To accomplish air exchange between the ISS and Orbiter, a series of fans are used which include the ISS U.S. Lab (USL)/Pressurized Mating Adaptor (PMA) Intermodule Ventilation (IMV) Fan, the Orbiter Booster Fan, and a portion of the capability provided by the Orbiter Cabin Fan. The elimination of the Booster Fan from the series was predicted to reduce the air exchange significantly, but to not cause any adverse Environmental Control and Life Support (ECLS) conditions in either the Orbiter or ISS.
This reduction in air exchange affects the ability of the ISS to control Orbiter and ISS carbon dioxide, as well as affecting the relative contributions of the Orbiter and ISS in controlling humidity. The latter affects the ability of the ISS to manage condensate water. Because the Russians do not process condensate from the USL, the air exchange reduction could affect ISS planning and water balances.

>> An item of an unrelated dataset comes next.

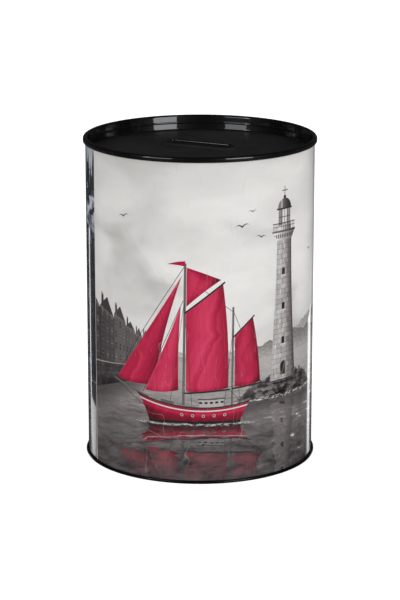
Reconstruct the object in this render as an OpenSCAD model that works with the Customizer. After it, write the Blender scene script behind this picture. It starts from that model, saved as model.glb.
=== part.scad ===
// Tin money box. A printed tinplate wrap with a folded side seam, a pressed base
// seamed onto its foot, and a pressed plug lid with a coin slot that lifts off the top.
// Every piece is one sheet of metal, so each is drawn as a bent line given a thickness.
// Z is up, the table is Z = 0, and the coin slot runs along X.

/* [Body] */
// Outside diameter of the printed wrap
body_d = 105; // [80:1:140]
// Height from the table to the crest of the lid's rim
tin_h = 150; // [60:1:220]
// Thickness of the wrap's sheet
body_sheet = 0.3; // [0.2:0.05:0.4]
// How far the wrap's top edge is folded down inside itself
hem_drop = 2.4; // [1.5:0.1:3]
// Air left between the two layers of the top hem
hem_gap = 0.05; // [0.02:0.01:0.1]

/* [Side seam] */
// Width of the folded lock seam on the inside of the wrap
seam_w = 4.5; // [3:0.5:6]
// How far the lock seam stands in from the wrap
seam_t = 0.7; // [0.4:0.1:1]
// Width of the fine line that the seam leaves outside
seam_line_w = 0.4; // [0.3:0.1:0.8]
// Depth of that line
seam_line_depth = 0.1; // [0.05:0.01:0.15]
// Direction of the seam from the centre, in degrees from +X towards +Y
seam_turn = 50; // [0:5:355]

/* [Lid] */
// Thickness of the sheet that the lid and the base are pressed from
end_sheet = 0.3; // [0.2:0.05:0.4]
// Height of the rolled rim's outer band
rim_h = 2.5; // [1.7:0.1:3]
// How far the rolled rim stands out past the wrap
rim_out = 1.05; // [0.9:0.05:1.5]
// Clearance between the lid's plug wall and the wrap's hem
lid_fit = 0.15; // [0.1:0.01:0.25]
// Clearance between the hem's crest and the inside of the rim
seat_gap = 0.05; // [0.02:0.01:0.08]
// Depth from the rim's crest to the top of the panel at its edge
lid_depth = 7; // [6:0.5:12]
// How far the middle of the panel is crowned above its edge
crown = 2; // [0:0.1:3]
// Radius of the corner where the plug wall turns into the panel
panel_bend = 0.9; // [0.5:0.1:1.5]
// Lean of the plug wall above its bead, in degrees, so that the plug enters easily
plug_lean = 7; // [0:0.5:8]
// Lean of the plug wall below its bead, in degrees
foot_lean = 9; // [0:0.5:12]
// Depth of the stiffening bead round the plug wall
bead_depth = 0.2; // [0.1:0.05:0.6]
// Distance of that bead below the rim's crest
bead_drop = 3.6; // [2.5:0.1:4.8]
// Half the height of that bead
bead_half_h = 0.45; // [0.4:0.05:1]

/* [Coin slot] */
// Clear length of the slot
slot_l = 31; // [28:0.5:36]
// Clear width of the slot
slot_w = 4.4; // [3:0.1:6]
// Width of the raised lip round the slot, from its foot to the slot's edge
lip_w = 2.6; // [2.4:0.1:3.5]
// Height of the raised lip above the panel
lip_h = 1.5; // [0.6:0.05:2]
// Width of the lip's level crest, before its corners are rounded
lip_flat = 1.1; // [1:0.05:1.2]
// How far the turned-down edge hangs below the panel's top
lip_drop = 2; // [1:0.1:3]

/* [Base] */
// Height of the panel's underside above the table
base_recess = 3; // [2.5:0.5:6]
// How far the foot's seam stands out past the wrap
foot_out = 1.05; // [0.9:0.05:1.5]
// Air left between the layers of the foot's seam
foot_gap = 0.12; // [0.05:0.01:0.2]
// Clearance between the base's wall and the wrap
base_fit = 0.1; // [0.05:0.01:0.2]
// Radius of the middle of the stiffening ring pressed into the panel
ring_r = 41; // [15:1:43]
// Width of that ring at its top
ring_w = 2.4; // [1:0.2:4]
// Height of that ring
ring_h = 0.8; // [0.3:0.1:1.2]

/* [Hidden] */
$fn = 180;

black = "#17161a";
tin_grey = "#cfcbc4";

bend_steps = 6; // flats in each bend of a sheet
fine = 0.001; // points nearer than this are one point
bite = 0.05; // how far two shapes run into each other to become one
beyond = 1; // how far a cut runs past what it cuts

// Wrap
body_r = body_d / 2;
wall_mid_r = body_r - body_sheet / 2;
wall_in_r = body_r - body_sheet;
hem_t = 2 * body_sheet + hem_gap;
hem_mid_r = wall_mid_r - body_sheet - hem_gap;
hem_bend = (body_sheet + hem_gap) / 2;

// Rolled rim of the lid: it wraps over the hem like an upturned gutter
plug_mid_r = body_r - hem_t - lid_fit - end_sheet / 2;
curl_mid_r = body_r + rim_out - end_sheet / 2;
rim_bend = (curl_mid_r - plug_mid_r) / 2;
rim_mid_z = tin_h - end_sheet / 2;
curl_bend = 0.35;
curl_tip_r = body_r + lid_fit;
curl_mid_z = tin_h - rim_h + end_sheet / 2;

// Plug wall: it leans in from the rim to the panel, with a bead on the way
bead_soft = 0.5;
bead_top_z = tin_h - bead_drop + bead_half_h;
bead_low_z = bead_top_z - 2 * bead_half_h;
bead_top_r = plug_mid_r - (rim_mid_z - bead_top_z) * tan(plug_lean);
bead_low_r = bead_top_r - 2 * bead_half_h * tan(plug_lean);

// The hem's round crest nests in the inner half of the rim's round crest, seat_gap apart
rim_centre = [plug_mid_r + rim_bend * tan(45 - plug_lean / 2), rim_mid_z - rim_bend];
crest_reach = rim_bend - end_sheet / 2 - hem_t / 2 - seat_gap;
crest_side = rim_centre.x - (body_r - hem_t / 2);
wrap_top = rim_centre.y + sqrt(pow(crest_reach, 2) - pow(crest_side, 2)) + hem_t / 2;
wrap_top_mid = wrap_top - body_sheet / 2;

// Panel of the lid: level round the slot, then a soft fall to its edge
edge_mid_z = tin_h - lid_depth - end_sheet / 2;
panel_r = bead_low_r - (bead_low_z - edge_mid_z) * tan(foot_lean);
crown_mid_z = edge_mid_z + crown;
lip_outer_l = slot_l + 2 * lip_w;
level_r = lip_outer_l / 2 + 1;
crown_steps = 12;

// Lip of the slot, by distance from the slot's centre line
lip_bend = 0.45;
lip_edge_d = slot_w / 2 + end_sheet / 2;
lip_foot_d = slot_w / 2 + lip_w;
lip_skirt = 0.8;
lip_crest_d = lip_edge_d + lip_flat;

// Foot: the wrap's flange lies between two layers of the base
foot_mid_r = body_r + foot_out - end_sheet / 2;
layer_step = (end_sheet + body_sheet) / 2 + foot_gap;
foot_low_z = end_sheet / 2;
flange_mid_z = foot_low_z + layer_step;
foot_high_z = flange_mid_z + layer_step;
flange_tip_r = foot_mid_r - end_sheet / 2 - foot_gap;
flange_bend = 0.35;
base_wall_r = wall_in_r - base_fit - end_sheet / 2;
base_wall_bend = 0.4;
base_mid_z = base_recess + end_sheet / 2;
base_bend = 0.8;
ring_soft = 0.6;
ring_slope = 1;

// Lock seam: it stops short of the base's panel and of the lid's plug
seam_clear = 1;
seam_low_z = base_mid_z + end_sheet / 2 + seam_clear;
seam_high_z = edge_mid_z - end_sheet / 2 - seam_clear;

// --- A bent sheet: a line with rounded corners, given a thickness ---

function unit(v) = v / norm(v);
function across(v) = [-v.y, v.x];
function turned(v, a) = [v.x * cos(a) - v.y * sin(a), v.x * sin(a) + v.y * cos(a)];

// Points of the arc of radius r that rounds the corner q between p and s
function bend(p, q, s, r) =
    let (back = unit(p - q), on = unit(s - q))
    let (half = acos(max(-1, min(1, back * on))) / 2)
    let (centre = q + unit(back + on) * r / sin(half))
    let (first = q + back * r / tan(half) - centre)
    let (sweep = (180 - 2 * half) * sign(on.x * back.y - on.y * back.x))
    [for (i = [0 : bend_steps]) centre + turned(first, sweep * i / bend_steps)];

// The line through points, where corner i is rounded by radii[i], or left sharp at 0
function bent_line(points, radii) =
    [for (i = [0 : len(points) - 1])
        each (i == 0 || i == len(points) - 1 || radii[i] == 0
            ? [points[i]]
            : bend(points[i - 1], points[i], points[i + 1], radii[i]))];

function without_repeats(line) =
    [for (i = [0 : len(line) - 1]) if (i == 0 || norm(line[i] - line[i - 1]) > fine) line[i]];

// The line moved sideways by d, with mitred corners
function beside(line, d) =
    [for (i = [0 : len(line) - 1])
        let (a = across(unit(line[max(i, 1)] - line[max(i, 1) - 1])))
        let (b = across(unit(line[min(i + 1, len(line) - 1)] - line[min(i, len(line) - 2)])))
        line[i] + unit(a + b) * d / (unit(a + b) * a)];

function reversed(line) = [for (i = [len(line) - 1 : -1 : 0]) line[i]];

function sheet_outline(points, radii, t) =
    let (line = without_repeats(bent_line(points, radii)))
    concat(beside(line, t / 2), reversed(beside(line, -t / 2)));

module spun_sheet(points, radii, t) {
    rotate_extrude() polygon(sheet_outline(points, radii, t));
}

// --- The wrap ---

module wrap_shell() {
    spun_sheet(
        [[hem_mid_r, wrap_top - hem_drop],
         [hem_mid_r, wrap_top_mid],
         [wall_mid_r, wrap_top_mid],
         [wall_mid_r, flange_mid_z],
         [flange_tip_r, flange_mid_z]],
        [0, hem_bend, hem_bend, flange_bend, 0],
        body_sheet);
}

// A patch of a ring, centred on the seam's direction
module seam_patch(r_in, r_out, width, z0, z1) {
    sweep = width / body_r * 180 / PI;
    rotate([0, 0, seam_turn - sweep / 2])
        rotate_extrude(angle = sweep)
            translate([r_in, z0]) square([r_out - r_in, z1 - z0]);
}

module body_wrap() {
    color(tin_grey) {
        difference() {
            wrap_shell();
            seam_patch(body_r - seam_line_depth, body_r + beyond, seam_line_w,
                foot_high_z + end_sheet, curl_mid_z);
        }
        seam_patch(wall_in_r - seam_t, wall_in_r + bite, seam_w, seam_low_z, seam_high_z);
    }
}

// --- The lid ---

// Height of the panel's middle layer at radius r
function crown_z(r) =
    edge_mid_z + crown * (1 - pow(max(0, r - level_r) / (panel_r - level_r), 2));

crown_radii = [for (k = [crown_steps - 1 : -1 : 0]) level_r + (panel_r - level_r) * k / crown_steps];

module lid_pressing() {
    rim = [[curl_tip_r, curl_mid_z], [curl_mid_r, curl_mid_z],
           [curl_mid_r, rim_mid_z], [plug_mid_r, rim_mid_z]];
    bead = [[bead_top_r, bead_top_z],
            [(bead_top_r + bead_low_r) / 2 - bead_depth, (bead_top_z + bead_low_z) / 2],
            [bead_low_r, bead_low_z]];
    panel = [[panel_r, edge_mid_z], for (r = crown_radii) [r, crown_z(r)], [0, crown_mid_z]];
    spun_sheet(
        concat(rim, bead, panel),
        concat([0, curl_bend, rim_bend, rim_bend], [bead_soft, bead_soft, bead_soft],
            [panel_bend], [for (p = panel) 0]),
        end_sheet);
}

// A flat stadium, long along X
module stadium(length, width) {
    square([length - width, width], center = true);
    for (side = [-1, 1]) translate([side * (length - width) / 2, 0]) circle(d = width);
}

module slot_lip() {
    run = (slot_l - slot_w) / 2; // from the middle to the centre of each round end
    outline = sheet_outline(
        [[lip_foot_d + lip_skirt, 0], [lip_foot_d, 0], [lip_crest_d, lip_h],
         [lip_edge_d, lip_h], [lip_edge_d, end_sheet / 2 - lip_drop]],
        [0, lip_bend, lip_bend, lip_bend, 0],
        end_sheet);
    translate([0, 0, crown_mid_z]) {
        for (side = [-1, 1]) {
            translate([side * run, 0, 0])
                rotate([0, 0, -90 * side])
                    rotate_extrude(angle = 180) polygon(outline);
            rotate([90, 0, 90 * side])
                translate([0, 0, -run]) linear_extrude(2 * run) polygon(outline);
        }
    }
}

module lid() {
    color(black) {
        difference() {
            lid_pressing();
            translate([0, 0, crown_mid_z - end_sheet])
                linear_extrude(2 * end_sheet)
                    stadium(slot_l + 2 * (lip_w + bite), slot_w + 2 * (lip_w + bite));
        }
        slot_lip();
    }
}

// --- The base ---

module base() {
    ring_in = ring_r - ring_w / 2;
    ring_out = ring_r + ring_w / 2;
    color(black)
        spun_sheet(
            [[body_r + foot_gap, foot_high_z],
             [foot_mid_r, foot_high_z],
             [foot_mid_r, foot_low_z],
             [base_wall_r, foot_low_z],
             [base_wall_r, base_mid_z],
             [ring_out + ring_slope, base_mid_z],
             [ring_out, base_mid_z + ring_h],
             [ring_in, base_mid_z + ring_h],
             [ring_in - ring_slope, base_mid_z],
             [0, base_mid_z]],
            [0, layer_step, layer_step, base_wall_bend, base_bend,
             ring_soft, ring_soft, ring_soft, ring_soft, 0],
            end_sheet);
}

body_wrap();
lid();
base();
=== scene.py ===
import math

import bmesh
import bpy
import numpy as np
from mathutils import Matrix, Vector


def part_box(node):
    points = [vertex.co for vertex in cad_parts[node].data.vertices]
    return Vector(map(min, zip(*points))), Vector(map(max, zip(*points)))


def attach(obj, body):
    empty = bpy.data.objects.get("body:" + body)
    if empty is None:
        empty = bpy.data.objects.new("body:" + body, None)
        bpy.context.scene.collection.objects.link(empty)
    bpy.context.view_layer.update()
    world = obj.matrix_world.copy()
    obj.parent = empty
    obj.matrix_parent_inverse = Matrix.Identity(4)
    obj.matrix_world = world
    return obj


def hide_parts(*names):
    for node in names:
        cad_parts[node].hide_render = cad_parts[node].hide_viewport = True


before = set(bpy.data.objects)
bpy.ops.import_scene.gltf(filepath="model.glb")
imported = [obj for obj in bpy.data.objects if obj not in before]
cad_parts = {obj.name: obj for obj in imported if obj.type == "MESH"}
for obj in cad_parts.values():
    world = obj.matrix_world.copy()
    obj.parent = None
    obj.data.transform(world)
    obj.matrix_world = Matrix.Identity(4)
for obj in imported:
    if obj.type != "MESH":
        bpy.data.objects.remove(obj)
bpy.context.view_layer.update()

scene = bpy.context.scene
mm = 0.001

# Driving sizes in millimetres, read from the frame where it has them
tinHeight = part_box("lid")[1].z / mm
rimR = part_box("lid")[1].x / mm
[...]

A Station Development Test Objective (SDTO) was performed on STS-114 to determine if the Booster Fan could be successfully bypassed while maintaining an adequate Orbiter/ISS air exchange rate, and to determine the impact on carbon dioxide and humidity control. Flight data obtained from STS-114 was analyzed to determine how these impacts will affect future Orbiter/ISS missions.